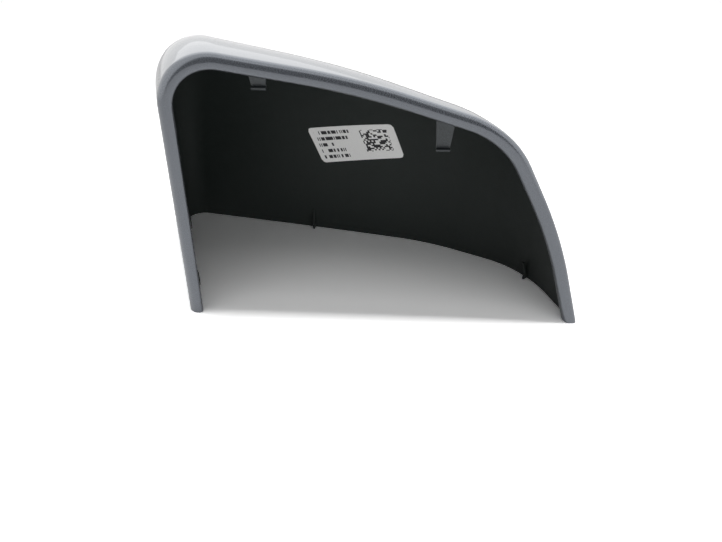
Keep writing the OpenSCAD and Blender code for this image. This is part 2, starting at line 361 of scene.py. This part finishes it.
def paint_share(column, row):
    """Share of paint at a point of the shell: 1 outside and on the rim, 0 deep inside."""
    k = row % RING_SIZE
    if k <= LEVELS:
        return 1
    y = shell_place(column, row).y
    return max(0, min(1, (OVERSPRAY_DEPTH - y) / (OVERSPRAY_DEPTH - PAINT_DEPTH)))


def make_shell():
    columns = len(RINGS) + 1
    shell = add_grid("cap_shell_moulding", columns, RING_SIZE, shell_place)
    share = shell.data.attributes.new("paint_share", "FLOAT", "POINT")
    for v in shell.data.vertices:
        column, row = v.index % (columns + 1), v.index // (columns + 1)
        share.data[v.index].value = paint_share(column, row)
    edit(shell, weld, lambda: bpy.ops.mesh.dissolve_degenerate(threshold=1e-6), outward)
    apply_modifier(
        shell, "BEVEL", width=EDGE_ROUND * MM, segments=3, limit_method="ANGLE", angle_limit=40 * DEG
    )
    return shell


shell = make_shell()


def wall_at(x, z):
    """Point and normal of the forward wall's inner face, looked up from the hollow."""
    start = in_frame((x, 1, z))
    _, hit, normal, _ = shell.ray_cast(start, Vector((0, 1, 0)))
    return hit / MM + ORIGIN, normal


def roof_at(x, y):
    """Height of the roof's inner face over a place in the hollow."""
    start = in_frame((x, y, 1))
    _, hit, _, _ = shell.ray_cast(start, Vector((0, 0, 1)))
    return hit.z / MM


def inboard_at(y, z):
    """Distance of the inboard wall's inner face along X, at a depth and height."""
    start = in_frame((30, y, z))
    _, hit, _, _ = shell.ray_cast(start, Vector((-1, 0, 0)))
    return hit.x / MM + ORIGIN.x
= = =
Task prompt: Recopy the whole listing exactly.

Right answer:
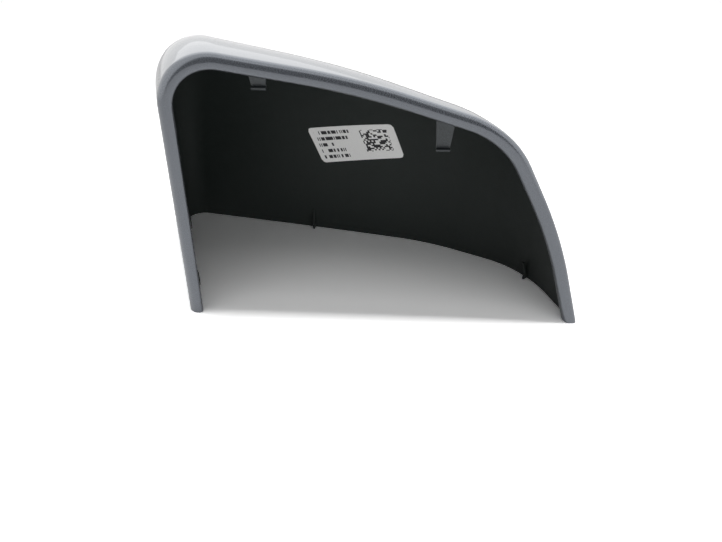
Keep writing the OpenSCAD and Blender code for this image. This is part 2, starting at line 361 of scene.py. This part finishes it.
def paint_share(column, row):
    """Share of paint at a point of the shell: 1 outside and on the rim, 0 deep inside."""
    k = row % RING_SIZE
    if k <= LEVELS:
        return 1
    y = shell_place(column, row).y
    return max(0, min(1, (OVERSPRAY_DEPTH - y) / (OVERSPRAY_DEPTH - PAINT_DEPTH)))


def make_shell():
    columns = len(RINGS) + 1
    shell = add_grid("cap_shell_moulding", columns, RING_SIZE, shell_place)
    share = shell.data.attributes.new("paint_share", "FLOAT", "POINT")
    for v in shell.data.vertices:
        column, row = v.index % (columns + 1), v.index // (columns + 1)
        share.data[v.index].value = paint_share(column, row)
    edit(shell, weld, lambda: bpy.ops.mesh.dissolve_degenerate(threshold=1e-6), outward)
    apply_modifier(
        shell, "BEVEL", width=EDGE_ROUND * MM, segments=3, limit_method="ANGLE", angle_limit=40 * DEG
    )
    return shell


shell = make_shell()


def wall_at(x, z):
    """Point and normal of the forward wall's inner face, looked up from the hollow."""
    start = in_frame((x, 1, z))
    _, hit, normal, _ = shell.ray_cast(start, Vector((0, 1, 0)))
    return hit / MM + ORIGIN, normal


def roof_at(x, y):
    """Height of the roof's inner face over a place in the hollow."""
    start = in_frame((x, y, 1))
    _, hit, _, _ = shell.ray_cast(start, Vector((0, 0, 1)))
    return hit.z / MM


def inboard_at(y, z):
    """Distance of the inboard wall's inner face along X, at a depth and height."""
    start = in_frame((30, y, z))
    _, hit, _, _ = shell.ray_cast(start, Vector((-1, 0, 0)))
    return hit.x / MM + ORIGIN.x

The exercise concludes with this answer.